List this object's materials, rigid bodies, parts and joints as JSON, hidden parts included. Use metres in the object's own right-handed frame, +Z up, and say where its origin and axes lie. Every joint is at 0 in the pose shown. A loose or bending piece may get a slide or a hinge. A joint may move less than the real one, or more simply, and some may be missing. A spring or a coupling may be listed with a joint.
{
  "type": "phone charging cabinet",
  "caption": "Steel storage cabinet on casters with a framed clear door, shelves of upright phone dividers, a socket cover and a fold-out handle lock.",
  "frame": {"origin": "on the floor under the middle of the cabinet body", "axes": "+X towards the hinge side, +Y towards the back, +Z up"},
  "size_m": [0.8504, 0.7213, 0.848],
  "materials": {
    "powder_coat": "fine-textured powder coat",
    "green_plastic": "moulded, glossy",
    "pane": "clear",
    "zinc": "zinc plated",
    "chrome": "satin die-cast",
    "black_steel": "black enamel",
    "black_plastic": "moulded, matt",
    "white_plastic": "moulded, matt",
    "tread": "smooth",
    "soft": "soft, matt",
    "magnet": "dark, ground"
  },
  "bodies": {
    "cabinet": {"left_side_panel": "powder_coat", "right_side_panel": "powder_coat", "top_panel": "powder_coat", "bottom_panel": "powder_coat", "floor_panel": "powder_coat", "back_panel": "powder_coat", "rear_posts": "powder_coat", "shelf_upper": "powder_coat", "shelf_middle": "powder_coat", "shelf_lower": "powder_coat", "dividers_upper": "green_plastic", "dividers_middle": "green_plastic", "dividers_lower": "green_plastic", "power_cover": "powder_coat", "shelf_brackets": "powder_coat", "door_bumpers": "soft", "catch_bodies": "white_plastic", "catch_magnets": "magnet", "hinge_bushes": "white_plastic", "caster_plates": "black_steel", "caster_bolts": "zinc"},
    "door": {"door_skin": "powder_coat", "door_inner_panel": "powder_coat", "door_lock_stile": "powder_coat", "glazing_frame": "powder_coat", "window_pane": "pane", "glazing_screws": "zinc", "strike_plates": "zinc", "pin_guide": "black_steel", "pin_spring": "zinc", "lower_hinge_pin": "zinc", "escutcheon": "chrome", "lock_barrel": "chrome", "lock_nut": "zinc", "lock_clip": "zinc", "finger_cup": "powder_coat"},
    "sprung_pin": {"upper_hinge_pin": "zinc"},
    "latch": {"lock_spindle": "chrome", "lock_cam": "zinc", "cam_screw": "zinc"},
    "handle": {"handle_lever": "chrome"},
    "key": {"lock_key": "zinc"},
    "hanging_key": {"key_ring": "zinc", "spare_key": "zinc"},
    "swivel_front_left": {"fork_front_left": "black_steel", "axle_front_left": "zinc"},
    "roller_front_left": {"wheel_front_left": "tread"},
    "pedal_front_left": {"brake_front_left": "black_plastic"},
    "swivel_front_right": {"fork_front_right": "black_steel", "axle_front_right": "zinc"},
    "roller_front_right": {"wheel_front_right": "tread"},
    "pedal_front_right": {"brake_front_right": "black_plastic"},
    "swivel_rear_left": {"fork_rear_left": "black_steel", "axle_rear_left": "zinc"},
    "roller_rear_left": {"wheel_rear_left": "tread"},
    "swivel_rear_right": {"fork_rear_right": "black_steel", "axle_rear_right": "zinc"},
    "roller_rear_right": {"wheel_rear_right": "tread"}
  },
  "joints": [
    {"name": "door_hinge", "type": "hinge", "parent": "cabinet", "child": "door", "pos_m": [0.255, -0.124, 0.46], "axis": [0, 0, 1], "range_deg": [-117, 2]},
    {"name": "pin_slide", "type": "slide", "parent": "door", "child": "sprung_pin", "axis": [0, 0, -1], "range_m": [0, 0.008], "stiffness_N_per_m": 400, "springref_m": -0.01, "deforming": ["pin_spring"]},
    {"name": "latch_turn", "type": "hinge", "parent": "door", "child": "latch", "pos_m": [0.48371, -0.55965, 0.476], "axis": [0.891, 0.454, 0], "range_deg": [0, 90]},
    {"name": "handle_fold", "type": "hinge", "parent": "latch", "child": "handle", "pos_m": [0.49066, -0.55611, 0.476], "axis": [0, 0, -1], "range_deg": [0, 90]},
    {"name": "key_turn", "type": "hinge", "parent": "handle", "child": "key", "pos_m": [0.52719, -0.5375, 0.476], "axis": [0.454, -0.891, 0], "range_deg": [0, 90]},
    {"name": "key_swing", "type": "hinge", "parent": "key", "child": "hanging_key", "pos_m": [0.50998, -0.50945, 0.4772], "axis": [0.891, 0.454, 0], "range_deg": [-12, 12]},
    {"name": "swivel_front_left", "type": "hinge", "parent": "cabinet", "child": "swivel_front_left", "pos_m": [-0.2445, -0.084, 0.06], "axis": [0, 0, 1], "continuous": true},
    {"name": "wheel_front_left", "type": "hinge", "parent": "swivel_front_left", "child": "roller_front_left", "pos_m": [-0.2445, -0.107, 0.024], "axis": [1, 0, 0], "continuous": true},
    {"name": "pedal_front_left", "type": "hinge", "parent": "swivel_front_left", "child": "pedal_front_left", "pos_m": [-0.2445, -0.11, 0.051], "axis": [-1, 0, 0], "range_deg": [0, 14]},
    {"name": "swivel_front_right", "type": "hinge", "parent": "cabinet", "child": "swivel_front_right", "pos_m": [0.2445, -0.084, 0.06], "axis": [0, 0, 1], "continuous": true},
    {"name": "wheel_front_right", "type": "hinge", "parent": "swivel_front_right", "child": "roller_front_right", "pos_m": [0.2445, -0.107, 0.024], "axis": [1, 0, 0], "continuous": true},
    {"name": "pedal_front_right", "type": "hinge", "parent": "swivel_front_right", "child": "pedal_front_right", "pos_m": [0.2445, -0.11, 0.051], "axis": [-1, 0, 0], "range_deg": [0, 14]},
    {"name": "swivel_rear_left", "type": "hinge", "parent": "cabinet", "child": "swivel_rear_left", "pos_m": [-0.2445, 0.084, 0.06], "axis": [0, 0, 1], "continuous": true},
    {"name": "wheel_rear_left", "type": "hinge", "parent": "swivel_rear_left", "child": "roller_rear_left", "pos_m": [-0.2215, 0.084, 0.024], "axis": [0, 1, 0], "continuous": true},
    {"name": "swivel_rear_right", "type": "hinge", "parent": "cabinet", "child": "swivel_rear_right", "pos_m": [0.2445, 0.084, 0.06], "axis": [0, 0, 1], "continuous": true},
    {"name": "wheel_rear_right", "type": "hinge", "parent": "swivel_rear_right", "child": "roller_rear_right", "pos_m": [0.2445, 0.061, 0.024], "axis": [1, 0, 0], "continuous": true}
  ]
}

===============

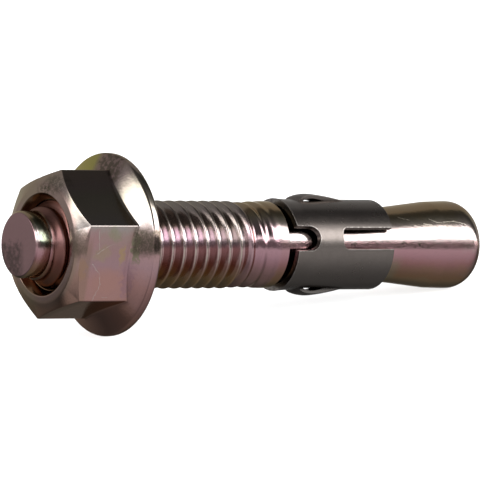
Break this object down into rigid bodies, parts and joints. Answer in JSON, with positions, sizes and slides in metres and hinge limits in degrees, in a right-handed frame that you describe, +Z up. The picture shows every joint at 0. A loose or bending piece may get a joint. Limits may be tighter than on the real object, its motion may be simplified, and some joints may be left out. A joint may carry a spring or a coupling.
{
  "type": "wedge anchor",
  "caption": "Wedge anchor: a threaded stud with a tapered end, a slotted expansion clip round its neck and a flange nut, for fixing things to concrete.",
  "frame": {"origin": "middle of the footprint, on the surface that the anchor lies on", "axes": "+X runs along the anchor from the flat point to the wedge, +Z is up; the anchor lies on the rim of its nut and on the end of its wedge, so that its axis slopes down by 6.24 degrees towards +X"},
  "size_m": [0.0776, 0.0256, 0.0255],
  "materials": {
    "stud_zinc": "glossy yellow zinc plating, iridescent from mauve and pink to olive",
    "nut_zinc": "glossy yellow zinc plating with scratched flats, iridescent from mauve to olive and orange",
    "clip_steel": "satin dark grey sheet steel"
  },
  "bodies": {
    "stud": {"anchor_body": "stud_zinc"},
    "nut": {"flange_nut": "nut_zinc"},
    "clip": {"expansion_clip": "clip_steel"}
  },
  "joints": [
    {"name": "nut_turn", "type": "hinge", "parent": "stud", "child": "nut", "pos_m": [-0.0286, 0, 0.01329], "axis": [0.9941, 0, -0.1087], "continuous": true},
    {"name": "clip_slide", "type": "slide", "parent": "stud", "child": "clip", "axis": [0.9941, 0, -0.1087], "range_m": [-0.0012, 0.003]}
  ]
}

===============

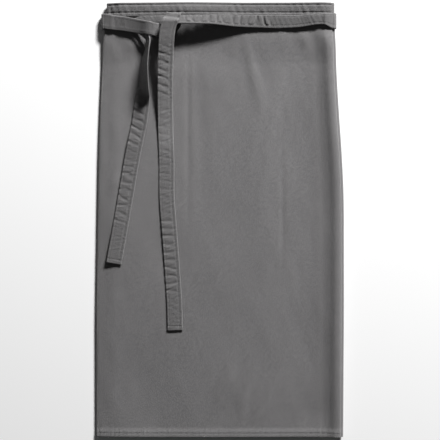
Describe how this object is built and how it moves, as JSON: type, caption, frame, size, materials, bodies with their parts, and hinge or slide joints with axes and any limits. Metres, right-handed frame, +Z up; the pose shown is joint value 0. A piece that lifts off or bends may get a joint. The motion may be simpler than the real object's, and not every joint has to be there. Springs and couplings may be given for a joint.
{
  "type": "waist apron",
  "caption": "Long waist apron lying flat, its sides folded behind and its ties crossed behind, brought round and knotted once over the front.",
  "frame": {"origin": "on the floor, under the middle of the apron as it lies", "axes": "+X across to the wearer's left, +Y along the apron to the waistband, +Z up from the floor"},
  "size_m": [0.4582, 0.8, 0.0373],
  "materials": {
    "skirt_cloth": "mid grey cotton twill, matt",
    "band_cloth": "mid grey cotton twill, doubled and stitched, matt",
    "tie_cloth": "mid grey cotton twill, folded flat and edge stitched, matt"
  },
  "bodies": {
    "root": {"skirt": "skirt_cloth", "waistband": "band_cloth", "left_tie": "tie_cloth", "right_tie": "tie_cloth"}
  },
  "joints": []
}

===============

## [WHAT IS REQUIRED]
Copy every line in the records above that contains the word "shown".

## [THE COMPLETED TASK]
List this object's materials, rigid bodies, parts and joints as JSON, hidden parts included. Use metres in the object's own right-handed frame, +Z up, and say where its origin and axes lie. Every joint is at 0 in the pose shown. A loose or bending piece may get a slide or a hinge. A joint may move less than the real one, or more simply, and some may be missing. A spring or a coupling may be listed with a joint.
Describe how this object is built and how it moves, as JSON: type, caption, frame, size, materials, bodies with their parts, and hinge or slide joints with axes and any limits. Metres, right-handed frame, +Z up; the pose shown is joint value 0. A piece that lifts off or bends may get a joint. The motion may be simpler than the real object's, and not every joint has to be there. Springs and couplings may be given for a joint.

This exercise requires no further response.